Il est évident qu’un certain halo romantique a entouré et entoure encore les révolutions arabes. Mais, il faut être conscient du malentendu. L’expression « Printemps arabe » ne se justifie que si elle s’inscrit dans le long terme. Et c’est là le point de divergence entre le présent chroniqueur et l’analyse de Naoufel Brahimi. Oui, les islamistes ont le vent en poupe et cela n’a rien d’exceptionnel dans des environnements marqués par la déshérence des autres forces politiques. Oui, Al-Jazeera nous fabrique jour après jour une réalité qui n’est pas (toujours) celle du terrain. Oui, l’Arabie Saoudite et le Qatar sont bien décidés à faire en sorte que le monde arabe se vassalise à leur profit. Oui, ce même monde arabe est l’objet d’un grand jeu diplomatique et de manipulations en cascades. Mais, dans le même temps, d’autres dynamiques sont en cours. Le désordre, si l’on peut résumer ainsi la situation actuelle, sert aussi d’autres acteurs plus modernistes. On ne peut ignorer la revendication démocratique voire laïque, du moins celle qui réclame un Etat civil. On ne peut ignorer les conséquences de l’usure du pouvoir à laquelle sont d’ores et déjà confrontés les partis islamistes. Enfin, on ne peut nier que les révoltes arabes ont semé les germes d’une espérance démocratique qui tiendra lieu de référentiel durant les mois et les années à venir.
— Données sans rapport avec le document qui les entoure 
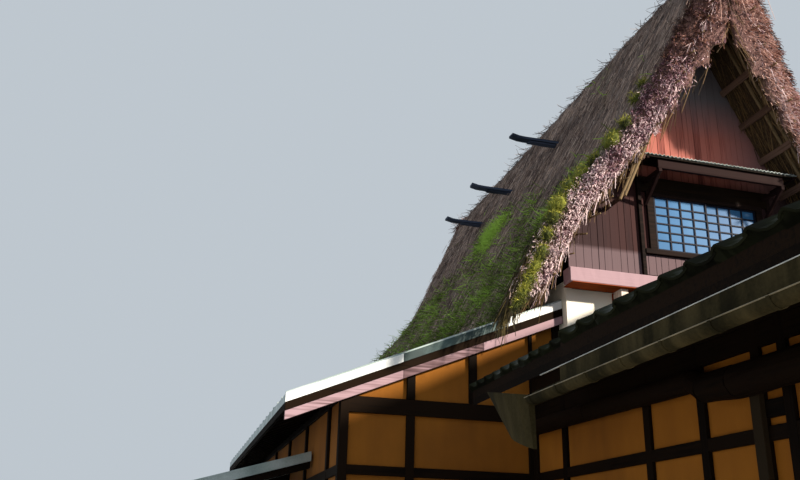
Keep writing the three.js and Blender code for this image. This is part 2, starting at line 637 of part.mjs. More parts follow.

Tout cela pour dire que le Printemps, le vrai, reste possible n’en déplaise aux roitelets du Golfe. Certainement pas aujourd’hui, peut-être pas demain. Mais la bataille pour la liberté des peuples arabes, enclenchée un certain 17 décembre 2010, ne fait que commencer.

(*) Préface de Percy Kemp, Max Milo, 220 pages, 18 euros.
(1) Du Printemps arabe et des intérêts de l’Occident, 9 août 2012.